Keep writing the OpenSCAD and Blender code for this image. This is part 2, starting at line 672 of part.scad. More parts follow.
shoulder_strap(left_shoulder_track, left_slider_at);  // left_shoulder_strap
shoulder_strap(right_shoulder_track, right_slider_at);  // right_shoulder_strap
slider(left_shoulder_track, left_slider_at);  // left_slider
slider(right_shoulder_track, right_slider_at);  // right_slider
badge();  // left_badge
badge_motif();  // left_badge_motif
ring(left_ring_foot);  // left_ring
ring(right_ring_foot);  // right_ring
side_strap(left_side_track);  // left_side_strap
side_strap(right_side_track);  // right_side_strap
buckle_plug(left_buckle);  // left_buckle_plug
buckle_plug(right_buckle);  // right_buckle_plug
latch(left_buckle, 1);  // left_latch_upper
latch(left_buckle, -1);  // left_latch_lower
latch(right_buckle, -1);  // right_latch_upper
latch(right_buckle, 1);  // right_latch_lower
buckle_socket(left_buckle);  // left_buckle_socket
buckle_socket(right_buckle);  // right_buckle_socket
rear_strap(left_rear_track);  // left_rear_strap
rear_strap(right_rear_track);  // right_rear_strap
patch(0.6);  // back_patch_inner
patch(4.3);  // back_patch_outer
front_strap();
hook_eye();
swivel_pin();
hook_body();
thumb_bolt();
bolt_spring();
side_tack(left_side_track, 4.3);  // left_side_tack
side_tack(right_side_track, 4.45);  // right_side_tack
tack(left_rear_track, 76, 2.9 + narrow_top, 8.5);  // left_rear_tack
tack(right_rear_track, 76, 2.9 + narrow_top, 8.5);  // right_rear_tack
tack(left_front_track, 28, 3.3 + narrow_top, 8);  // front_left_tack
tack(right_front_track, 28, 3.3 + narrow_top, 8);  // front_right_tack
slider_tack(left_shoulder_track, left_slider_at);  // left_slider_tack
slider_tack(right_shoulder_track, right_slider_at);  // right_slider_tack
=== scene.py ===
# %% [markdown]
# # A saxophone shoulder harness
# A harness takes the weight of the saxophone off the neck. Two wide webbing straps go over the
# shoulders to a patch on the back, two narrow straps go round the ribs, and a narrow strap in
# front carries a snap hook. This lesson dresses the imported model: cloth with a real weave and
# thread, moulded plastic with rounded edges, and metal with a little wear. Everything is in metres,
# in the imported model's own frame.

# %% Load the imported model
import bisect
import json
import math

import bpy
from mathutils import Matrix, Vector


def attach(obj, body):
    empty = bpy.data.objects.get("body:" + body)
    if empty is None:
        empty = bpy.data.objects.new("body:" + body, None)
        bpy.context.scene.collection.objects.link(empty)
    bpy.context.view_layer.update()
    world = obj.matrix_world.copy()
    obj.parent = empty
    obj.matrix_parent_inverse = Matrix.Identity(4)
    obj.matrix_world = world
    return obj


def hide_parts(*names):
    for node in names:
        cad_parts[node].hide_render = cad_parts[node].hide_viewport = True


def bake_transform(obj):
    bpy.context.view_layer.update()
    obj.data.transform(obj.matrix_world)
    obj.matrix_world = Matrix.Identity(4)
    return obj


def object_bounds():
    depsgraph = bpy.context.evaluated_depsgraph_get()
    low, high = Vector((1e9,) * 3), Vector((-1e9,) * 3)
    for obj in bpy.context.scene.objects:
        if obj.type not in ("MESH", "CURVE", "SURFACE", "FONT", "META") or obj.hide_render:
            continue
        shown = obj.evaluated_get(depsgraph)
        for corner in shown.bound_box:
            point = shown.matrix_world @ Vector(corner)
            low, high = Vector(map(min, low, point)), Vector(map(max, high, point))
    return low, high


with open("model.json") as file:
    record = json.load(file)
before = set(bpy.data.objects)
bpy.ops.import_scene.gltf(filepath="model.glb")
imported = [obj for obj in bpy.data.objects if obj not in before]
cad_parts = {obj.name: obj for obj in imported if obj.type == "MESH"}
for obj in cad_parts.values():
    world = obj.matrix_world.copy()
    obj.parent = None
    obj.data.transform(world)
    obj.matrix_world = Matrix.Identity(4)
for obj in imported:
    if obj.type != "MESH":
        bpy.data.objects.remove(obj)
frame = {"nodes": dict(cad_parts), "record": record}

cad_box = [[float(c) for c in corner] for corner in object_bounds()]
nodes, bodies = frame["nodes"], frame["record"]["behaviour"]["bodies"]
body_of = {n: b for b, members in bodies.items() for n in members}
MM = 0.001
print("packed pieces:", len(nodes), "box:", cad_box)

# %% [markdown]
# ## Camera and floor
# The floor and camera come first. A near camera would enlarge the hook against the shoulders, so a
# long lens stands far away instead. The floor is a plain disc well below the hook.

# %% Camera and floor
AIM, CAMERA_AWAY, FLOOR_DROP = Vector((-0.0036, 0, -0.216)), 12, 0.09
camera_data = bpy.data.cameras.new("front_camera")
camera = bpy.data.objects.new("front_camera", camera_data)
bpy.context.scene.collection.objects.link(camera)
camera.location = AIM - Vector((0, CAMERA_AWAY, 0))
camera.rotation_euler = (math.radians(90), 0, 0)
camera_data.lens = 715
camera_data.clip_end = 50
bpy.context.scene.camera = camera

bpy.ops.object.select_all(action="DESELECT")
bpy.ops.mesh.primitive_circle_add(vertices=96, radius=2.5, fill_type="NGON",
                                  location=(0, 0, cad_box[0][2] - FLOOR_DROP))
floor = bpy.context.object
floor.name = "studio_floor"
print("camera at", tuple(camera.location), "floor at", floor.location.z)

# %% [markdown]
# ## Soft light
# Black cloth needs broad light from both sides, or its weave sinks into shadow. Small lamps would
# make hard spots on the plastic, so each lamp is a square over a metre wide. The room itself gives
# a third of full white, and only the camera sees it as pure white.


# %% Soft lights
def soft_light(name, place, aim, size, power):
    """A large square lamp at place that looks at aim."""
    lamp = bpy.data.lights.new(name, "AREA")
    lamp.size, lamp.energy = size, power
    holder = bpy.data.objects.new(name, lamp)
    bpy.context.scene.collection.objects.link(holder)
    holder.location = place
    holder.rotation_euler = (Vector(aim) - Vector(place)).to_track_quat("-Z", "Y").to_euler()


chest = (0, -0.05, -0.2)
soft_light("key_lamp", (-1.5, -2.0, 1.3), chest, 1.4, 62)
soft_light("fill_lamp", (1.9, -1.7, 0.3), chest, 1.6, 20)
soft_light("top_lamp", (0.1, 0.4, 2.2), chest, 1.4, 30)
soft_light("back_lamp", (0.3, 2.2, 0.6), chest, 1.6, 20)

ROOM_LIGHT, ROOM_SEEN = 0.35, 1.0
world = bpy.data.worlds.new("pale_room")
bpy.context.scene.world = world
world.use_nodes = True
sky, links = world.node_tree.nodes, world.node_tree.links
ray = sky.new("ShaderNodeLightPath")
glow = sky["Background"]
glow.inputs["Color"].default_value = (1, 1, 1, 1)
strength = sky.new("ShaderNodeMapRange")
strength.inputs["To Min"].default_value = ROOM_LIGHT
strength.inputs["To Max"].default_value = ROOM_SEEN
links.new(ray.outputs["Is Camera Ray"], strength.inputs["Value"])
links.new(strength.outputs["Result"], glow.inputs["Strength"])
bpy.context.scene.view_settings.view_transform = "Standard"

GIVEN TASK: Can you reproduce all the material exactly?

RESPONSE:
Keep writing the OpenSCAD and Blender code for this image. This is part 2, starting at line 672 of part.scad. More parts follow.
shoulder_strap(left_shoulder_track, left_slider_at);  // left_shoulder_strap
shoulder_strap(right_shoulder_track, right_slider_at);  // right_shoulder_strap
slider(left_shoulder_track, left_slider_at);  // left_slider
slider(right_shoulder_track, right_slider_at);  // right_slider
badge();  // left_badge
badge_motif();  // left_badge_motif
ring(left_ring_foot);  // left_ring
ring(right_ring_foot);  // right_ring
side_strap(left_side_track);  // left_side_strap
side_strap(right_side_track);  // right_side_strap
buckle_plug(left_buckle);  // left_buckle_plug
buckle_plug(right_buckle);  // right_buckle_plug
latch(left_buckle, 1);  // left_latch_upper
latch(left_buckle, -1);  // left_latch_lower
latch(right_buckle, -1);  // right_latch_upper
latch(right_buckle, 1);  // right_latch_lower
buckle_socket(left_buckle);  // left_buckle_socket
buckle_socket(right_buckle);  // right_buckle_socket
rear_strap(left_rear_track);  // left_rear_strap
rear_strap(right_rear_track);  // right_rear_strap
patch(0.6);  // back_patch_inner
patch(4.3);  // back_patch_outer
front_strap();
hook_eye();
swivel_pin();
hook_body();
thumb_bolt();
bolt_spring();
side_tack(left_side_track, 4.3);  // left_side_tack
side_tack(right_side_track, 4.45);  // right_side_tack
tack(left_rear_track, 76, 2.9 + narrow_top, 8.5);  // left_rear_tack
tack(right_rear_track, 76, 2.9 + narrow_top, 8.5);  // right_rear_tack
tack(left_front_track, 28, 3.3 + narrow_top, 8);  // front_left_tack
tack(right_front_track, 28, 3.3 + narrow_top, 8);  // front_right_tack
slider_tack(left_shoulder_track, left_slider_at);  // left_slider_tack
slider_tack(right_shoulder_track, right_slider_at);  // right_slider_tack
=== scene.py ===
# %% [markdown]
# # A saxophone shoulder harness
# A harness takes the weight of the saxophone off the neck. Two wide webbing straps go over the
# shoulders to a patch on the back, two narrow straps go round the ribs, and a narrow strap in
# front carries a snap hook. This lesson dresses the imported model: cloth with a real weave and
# thread, moulded plastic with rounded edges, and metal with a little wear. Everything is in metres,
# in the imported model's own frame.

# %% Load the imported model
import bisect
import json
import math

import bpy
from mathutils import Matrix, Vector


def attach(obj, body):
    empty = bpy.data.objects.get("body:" + body)
    if empty is None:
        empty = bpy.data.objects.new("body:" + body, None)
        bpy.context.scene.collection.objects.link(empty)
    bpy.context.view_layer.update()
    world = obj.matrix_world.copy()
    obj.parent = empty
    obj.matrix_parent_inverse = Matrix.Identity(4)
    obj.matrix_world = world
    return obj


def hide_parts(*names):
    for node in names:
        cad_parts[node].hide_render = cad_parts[node].hide_viewport = True


def bake_transform(obj):
    bpy.context.view_layer.update()
    obj.data.transform(obj.matrix_world)
    obj.matrix_world = Matrix.Identity(4)
    return obj


def object_bounds():
    depsgraph = bpy.context.evaluated_depsgraph_get()
    low, high = Vector((1e9,) * 3), Vector((-1e9,) * 3)
    for obj in bpy.context.scene.objects:
        if obj.type not in ("MESH", "CURVE", "SURFACE", "FONT", "META") or obj.hide_render:
            continue
        shown = obj.evaluated_get(depsgraph)
        for corner in shown.bound_box:
            point = shown.matrix_world @ Vector(corner)
            low, high = Vector(map(min, low, point)), Vector(map(max, high, point))
    return low, high


with open("model.json") as file:
    record = json.load(file)
before = set(bpy.data.objects)
bpy.ops.import_scene.gltf(filepath="model.glb")
imported = [obj for obj in bpy.data.objects if obj not in before]
cad_parts = {obj.name: obj for obj in imported if obj.type == "MESH"}
for obj in cad_parts.values():
    world = obj.matrix_world.copy()
    obj.parent = None
    obj.data.transform(world)
    obj.matrix_world = Matrix.Identity(4)
for obj in imported:
    if obj.type != "MESH":
        bpy.data.objects.remove(obj)
frame = {"nodes": dict(cad_parts), "record": record}

cad_box = [[float(c) for c in corner] for corner in object_bounds()]
nodes, bodies = frame["nodes"], frame["record"]["behaviour"]["bodies"]
body_of = {n: b for b, members in bodies.items() for n in members}
MM = 0.001
print("packed pieces:", len(nodes), "box:", cad_box)

# %% [markdown]
# ## Camera and floor
# The floor and camera come first. A near camera would enlarge the hook against the shoulders, so a
# long lens stands far away instead. The floor is a plain disc well below the hook.

# %% Camera and floor
AIM, CAMERA_AWAY, FLOOR_DROP = Vector((-0.0036, 0, -0.216)), 12, 0.09
camera_data = bpy.data.cameras.new("front_camera")
camera = bpy.data.objects.new("front_camera", camera_data)
bpy.context.scene.collection.objects.link(camera)
camera.location = AIM - Vector((0, CAMERA_AWAY, 0))
camera.rotation_euler = (math.radians(90), 0, 0)
camera_data.lens = 715
camera_data.clip_end = 50
bpy.context.scene.camera = camera

bpy.ops.object.select_all(action="DESELECT")
bpy.ops.mesh.primitive_circle_add(vertices=96, radius=2.5, fill_type="NGON",
                                  location=(0, 0, cad_box[0][2] - FLOOR_DROP))
floor = bpy.context.object
floor.name = "studio_floor"
print("camera at", tuple(camera.location), "floor at", floor.location.z)

# %% [markdown]
# ## Soft light
# Black cloth needs broad light from both sides, or its weave sinks into shadow. Small lamps would
# make hard spots on the plastic, so each lamp is a square over a metre wide. The room itself gives
# a third of full white, and only the camera sees it as pure white.


# %% Soft lights
def soft_light(name, place, aim, size, power):
    """A large square lamp at place that looks at aim."""
    lamp = bpy.data.lights.new(name, "AREA")
    lamp.size, lamp.energy = size, power
    holder = bpy.data.objects.new(name, lamp)
    bpy.context.scene.collection.objects.link(holder)
    holder.location = place
    holder.rotation_euler = (Vector(aim) - Vector(place)).to_track_quat("-Z", "Y").to_euler()


chest = (0, -0.05, -0.2)
soft_light("key_lamp", (-1.5, -2.0, 1.3), chest, 1.4, 62)
soft_light("fill_lamp", (1.9, -1.7, 0.3), chest, 1.6, 20)
soft_light("top_lamp", (0.1, 0.4, 2.2), chest, 1.4, 30)
soft_light("back_lamp", (0.3, 2.2, 0.6), chest, 1.6, 20)

ROOM_LIGHT, ROOM_SEEN = 0.35, 1.0
world = bpy.data.worlds.new("pale_room")
bpy.context.scene.world = world
world.use_nodes = True
sky, links = world.node_tree.nodes, world.node_tree.links
ray = sky.new("ShaderNodeLightPath")
glow = sky["Background"]
glow.inputs["Color"].default_value = (1, 1, 1, 1)
strength = sky.new("ShaderNodeMapRange")
strength.inputs["To Min"].default_value = ROOM_LIGHT
strength.inputs["To Max"].default_value = ROOM_SEEN
links.new(ray.outputs["Is Camera Ray"], strength.inputs["Value"])
links.new(strength.outputs["Result"], glow.inputs["Strength"])
bpy.context.scene.view_settings.view_transform = "Standard"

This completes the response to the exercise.